Se queremos ser sérios na discussão do que aqui está em causa, falemos de estatuto de pessoas prestadoras de cuidados domésticos e familiares, um trabalho que já deveria ter sido reconhecido há muito tempo - e que teria tido um impacto gigante na liberdade individual, alavancada pela liberdade financeira, de milhões de mulheres que foram vaticinadas à submissão e à total dependência por nunca este seu papel ter sido reconhecido no passado. E escrevo propositadamente do passado, quando este era o único lugar possível para as mulheres. Mas em 2024, estamos longe dessa realidade.

Este País não é só de homens, é também de mulheres.

Hoje, as mulheres são metade da força laboral deste País. São massa crítica, são massa cinzenta reconhecida e necessária nas mais diversas áreas, são papel ativo no potencial económico do País e força em crescimento na liderança de todos os sectores. Porque este País não é só de homens, é também de mulheres. Muitas mulheres continuam, sim, a ter a sobrecarga dos chamados modelos tradicionais dentro das portas de casa, onde as mentalidades tardam em mudar. Muitas, são obrigadas a estagnar das suas carreiras à conta de estereótipos que lhes conferem responsabilidade máxima no que toca à prestação de cuidados, muitas nem sequer conseguem ter a oportunidade de entrar no mercado de trabalho porque são rotuladas à cabeça como menos disponíveis. Muitas continuam a sofrer com a miserável disparidade salarial que persiste em Portugal, continuando a enfrentar a perspetiva de desafios económicos quando chegarem à idade da reforma. Se estão preocupados com a proteção das mulheres, comecem por aí, por exemplo.

Contudo, é tempo de entendermos que estes estereótipos também já penalizam uma grande fatia de homens em idade adulta que querem fazer diferente, e que também são travados pela desconfiança da mudança de paradigma sobre o que são as funções, os deveres e o compromisso de cada um na esfera da família, dos cuidados aos afetos. Escrutinados amiúde, e ilegalmente, pelas empresas, que não vêem com bons olhos, por exemplo, o aumento exponencial de licenças parentais entre os homens.

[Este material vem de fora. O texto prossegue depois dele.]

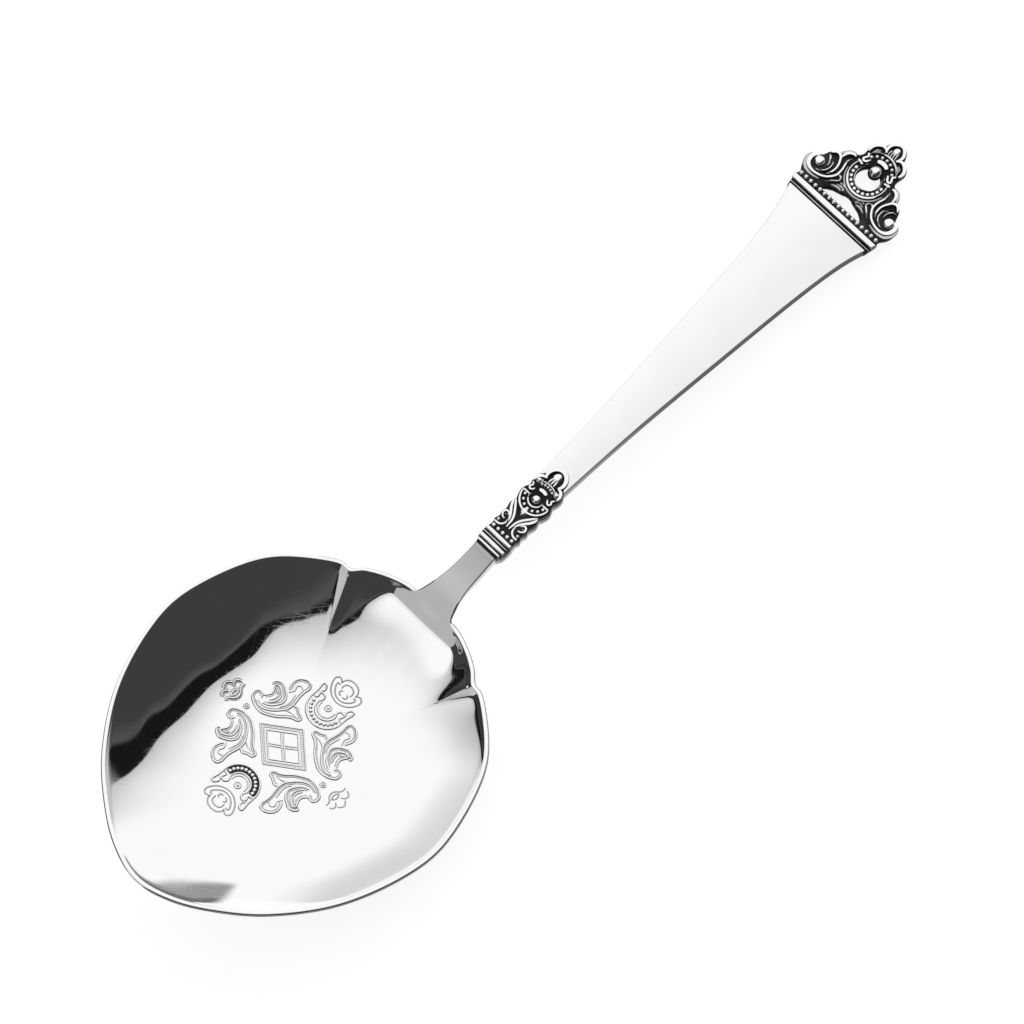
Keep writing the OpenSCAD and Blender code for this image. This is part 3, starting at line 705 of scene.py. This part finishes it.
# medallion struck in the dish
medal = {
    "mid": (-31.4, 1.3), "turn": -2, "line": 0.46, "height": 0.25, "footShadeShare": 0.55,
    # kinds of line: share of the width, share of the height, how thin at the ends
    "kinds": {"strong": (1, 1, 0.75), "faint": (0.8, 0.75, 0.7),
              "hair": (0.5, 0.45, 0.6), "pale": (0.7, 0.36, 0.5)},
    # kinds of bead: radius and height
    "beadKinds": {"beads": (0.37, 0.34), "eyes": (0.28, 0.28), "dots": (0.13, 0.12)},
    # one scroll, drawn from the middle toward the neck and to the left
    "scroll": [
        [(3.5, 9.5), (4.2, 9.8), (4.3, 10.6), (3.7, 11.1), (2.7, 11), (1.9, 10), (1.5, 8.6), (1.6, 7.3),
         (2.3, 6), (3.2, 4.8), (4.3, 3.8), (5, 2.9), (5.3, 2.1), (5.8, 1.7), (6.4, 1.9), (6.7, 2.8),
         (7.2, 3.7), (6.8, 4.5)],
        [(2.6, 9.9), (2.2, 8.8), (2.5, 7.5), (3.4, 6.3), (4.4, 5.5), (5.5, 4.8), (6.8, 4.6), (8, 4.8),
         (9.2, 5), (10.2, 5), (11.2, 4.9), (12, 5.3), (12.1, 6.1), (11.7, 6.9), (10.9, 7.6), (10, 7.8),
         (9.1, 7.6), (8.4, 7.2)],
        [(3, 8.7), (3.7, 7.4), (4.8, 6.6), (6, 6.2), (7.1, 6.7), (7.8, 7.6), (8.3, 8.7), (8, 9.7),
         (7.3, 10.2), (6.9, 9.8)],
        [(3.8, 8.1), (4.8, 7.4), (6.1, 7.2), (7, 7.9), (7.5, 8.8), (7.2, 9.5), (6.2, 9), (5.3, 8.9),
         (4.2, 9.6)],
    ],
    "ribs": [[(6.1, 8.1), (6.7, 8.5), (6.8, 9.1)], [(8, 7), (9, 6.5), (9.9, 6.8), (10.5, 6.3), (10.2, 5.6)],
             [(4.4, 8.2), (5.2, 7.8), (6, 7.8)], [(5.1, 4.9), (5.6, 3.9), (5.7, 2.6)],
             [(4.8, 6), (6.4, 5.4), (8.6, 5.8)]],
    # how far each struck scroll sits from the mirrored drawing: toward the neck, left
    "slip": {(1, 1): (0, 0), (-1, 1): (0.8, 0.4), (-1, -1): (0.9, -0.5), (1, -1): (0.2, 0.1)},
    "hairGap": 0.4,
    "window": [(5.05, 6.05, "strong"), (4.3, 5.15, "faint"), (3.65, 4.35, "strong")],
    "dots": (4.72, 5.65, 17), "barGap": 0.22,
    "bars": [[(-1.75, 2.1), (1.75, -2.1)], [(-1.75, -2.1), (1.75, 2.1)]],
    # crescents front and back: how far out, arcs (radius, half turn, steps, kind), beads and eye
    "crescent": 10.95,
    "arcs": [(3.8, 92, 28, "strong"), (2.15, 100, 24, "strong"), (1.6, 105, 20, "faint")],
    "crescentBeads": (2.97, 80, 11), "eyeOut": 0.35, "eyeRing": 0.6,
    # dark band: half turn, width, height
    "band": (88, 1.3, 0.04),
    "tufts": [
        [(11.1, 3.6), (11.4, 2.9), (12.3, 3.1), (12.6, 2.4), (12, 1.8), (11.1, 2.1)],
        [(11.1, 3.8), (12.4, 3.8), (13.9, 4), (14.1, 3.4), (13.3, 2.9), (12.5, 3.3)]],
    "palmette": [
        [(13.1, -0.1), (13.4, 1.2), (14.2, 2.4), (15.3, 3.1), (16.2, 3.3), (16.8, 2.9), (16.8, 2.3),
         (16.3, 1.7)],
        [(13.8, -0.1), (14, 0.9), (14.7, 1.8), (15.5, 2.3), (16, 2.2), (15.9, 1.7)],
        [(15.6, 1.1), (16.4, 1.1), (16.9, 0.7), (17.1, -0.1)],
        [(14.6, 0.2), (14.7, 0.7), (15.2, 0.9), (15.5, 0.5)]],
    "palmetteTop": [[(16.4, 1.8), (17.1, 1.7), (17.8, 1), (18, 0), (17.8, -1), (17.1, -1.7), (16.4, -1.8)]],
    "flower": [
        [(-2.4, 13), (-1.5, 12.9), (-0.8, 12.2), (0, 11.9), (0.8, 12.2), (1.6, 12.9), (2.6, 12.9)],
        [(-2.3, 13.7), (-1.8, 14.3), (-1.1, 14.2), (-0.7, 13.7)],
        [(-1.1, 14.6), (-0.5, 15.2), (0.2, 15.2), (0.9, 14.6)],
        [(0.6, 13.7), (1.2, 14.4), (2, 14.3), (2.4, 13.5)],
        [(-0.9, 12.9), (0, 13.3), (0.9, 12.9), (0, 12.5), (-0.9, 12.9)]],
    "flowerSlip": 0.4, "flowerGap": 0.35, "spot": (0.4, 10.1), "spotRing": 0.5,
}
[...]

O que pretendem não é proteger as mulheres, é pôr travão à nossa participação ativa na sociedade

Outro dos pontos ardilosos desta narrativa é o seu suposto bom propósito de conferir um rendimento às mulheres que não têm ocupação profissional, trabalham a meio-termo ou tiveram de deixar o emprego para cuidarem dos filhos, assegurando-lhes independência económica na velhice. É de uma enorme deslealdade intelectual tentar pintar isto como uma forma de proteção às mulheres, nesta fase do campeonato. Não passa de uma tentativa de camuflar a verdadeiras intenções, que, no fundo, se prendem com pôr um travão à participação ativa das mulheres nas várias dimensões da nossa sociedade. Em suma, manter o status quo do poder. Nada é ao acaso neste movimento que cheira a bafio, até mesmo a subtileza da sigla MAE, decorrente do seu nome, apelando ao que se espera que as mulheres continuem a ser: eternas parideiras ao serviço do poder masculino.

Sejamos honestos nestas temáticas, se realmente temos uma preocupação que não seja a manutenção da opressão feminina e a repressão da evolução masculina. Falemos de "cuidadores", no plural, reconheçamos este estatuto, honremos e dignifiquemos o esforço e o trabalho que tal estatuto comporta, independentemente do sexo e do género. Mas entendamos que falar de "estatuto de donas de casa" é uma ofensa global, tanto às mulheres como aos homens deste País.